THE TASK: All of the data below should be written out exactly.

-- START OF SUPPLIED INFORMATION --

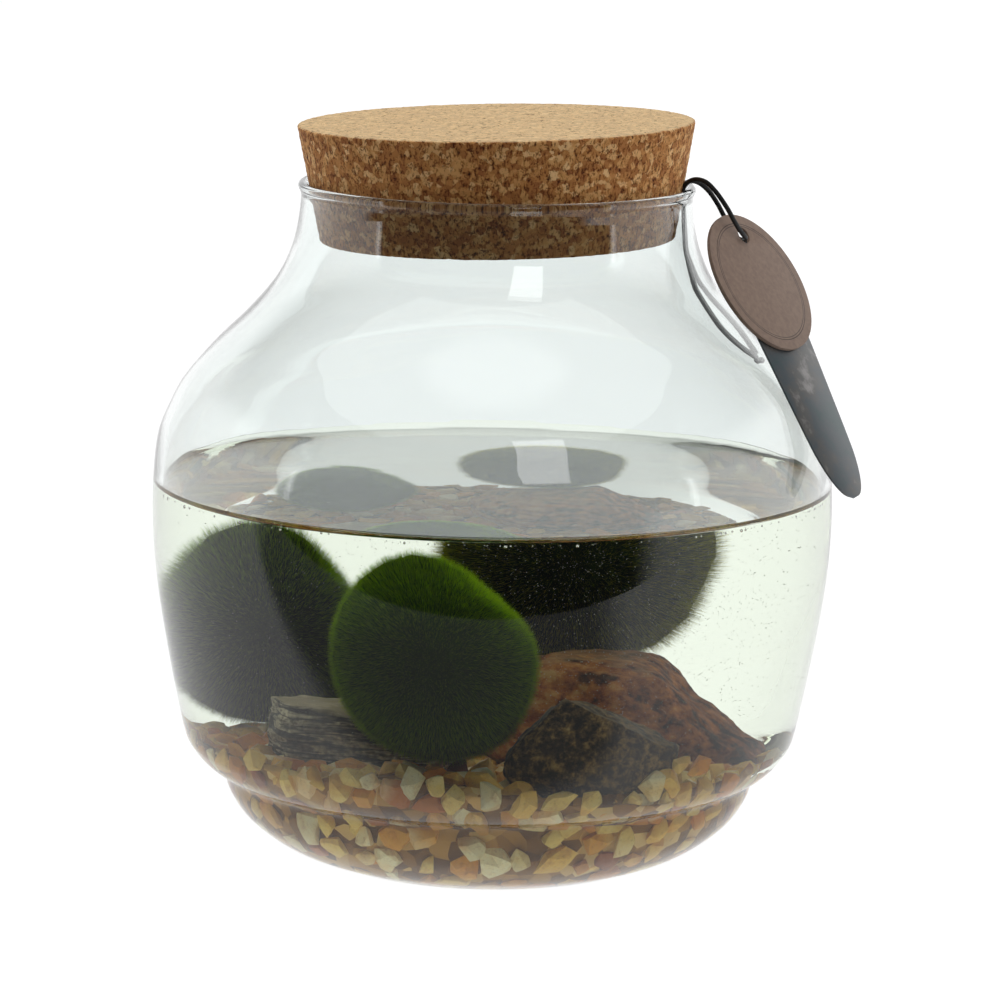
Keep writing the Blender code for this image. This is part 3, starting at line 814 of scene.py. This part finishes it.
# Stones: three broken lumps half sunk in the gravel. Each is its solid of the frame in small faces,
# with a grain of its own: layers in the grey one, lumps in the dark one and ledges in the red one.
STONE_CELL = 0.0006
LAYER = 0.0016
LAYER_TILT = math.radians(10)
BED_LENGTH = 0.010
BED_DEPTH = 0.0011
SCHIST_GRAIN = 0.0010
IRON_PATCH = 0.0024
SAND_PATCH = 0.0036
SAND_STAIN = 0.0070
RED_SIDES = (0.004, 0.044)

grey_up = Vector((math.sin(LAYER_TILT), 0.10, math.cos(LAYER_TILT))).normalized()


def grey_layers(point, normal):
    """Thin beds that stand out by up to half a millimetre, broken along their length."""
    wander = 0.0014 * noise.noise(point / 0.012)
    level = (point.dot(grey_up) + wander) / LAYER
    ledge = noise.noise(Vector((level, point.x / 0.030, point.y / 0.030)))
    crumbs = noise.noise(point / 0.0016)
    return 0.00055 * ledge - 0.0003 + 0.00016 * crumbs


def dark_lumps(point, normal):
    """A pitted, coarse surface."""
    lumps = noise.fractal(point / 0.0055, 1.0, 2.0, 4)
    return 0.00055 * lumps - 0.0002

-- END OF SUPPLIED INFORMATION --

ANSWER:
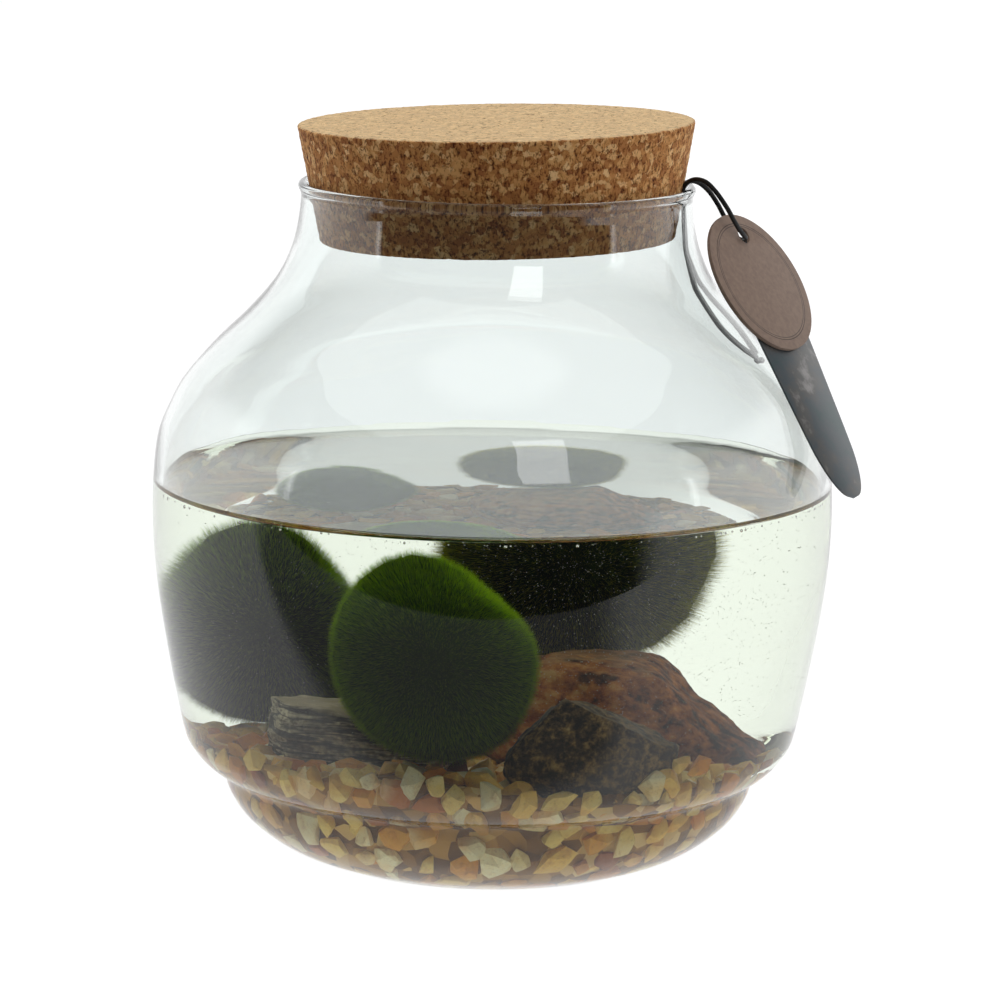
Keep writing the Blender code for this image. This is part 3, starting at line 814 of scene.py. This part finishes it.
# Stones: three broken lumps half sunk in the gravel. Each is its solid of the frame in small faces,
# with a grain of its own: layers in the grey one, lumps in the dark one and ledges in the red one.
STONE_CELL = 0.0006
LAYER = 0.0016
LAYER_TILT = math.radians(10)
BED_LENGTH = 0.010
BED_DEPTH = 0.0011
SCHIST_GRAIN = 0.0010
IRON_PATCH = 0.0024
SAND_PATCH = 0.0036
SAND_STAIN = 0.0070
RED_SIDES = (0.004, 0.044)

grey_up = Vector((math.sin(LAYER_TILT), 0.10, math.cos(LAYER_TILT))).normalized()


def grey_layers(point, normal):
    """Thin beds that stand out by up to half a millimetre, broken along their length."""
    wander = 0.0014 * noise.noise(point / 0.012)
    level = (point.dot(grey_up) + wander) / LAYER
    ledge = noise.noise(Vector((level, point.x / 0.030, point.y / 0.030)))
    crumbs = noise.noise(point / 0.0016)
    return 0.00055 * ledge - 0.0003 + 0.00016 * crumbs


def dark_lumps(point, normal):
    """A pitted, coarse surface."""
    lumps = noise.fractal(point / 0.0055, 1.0, 2.0, 4)
    return 0.00055 * lumps - 0.0002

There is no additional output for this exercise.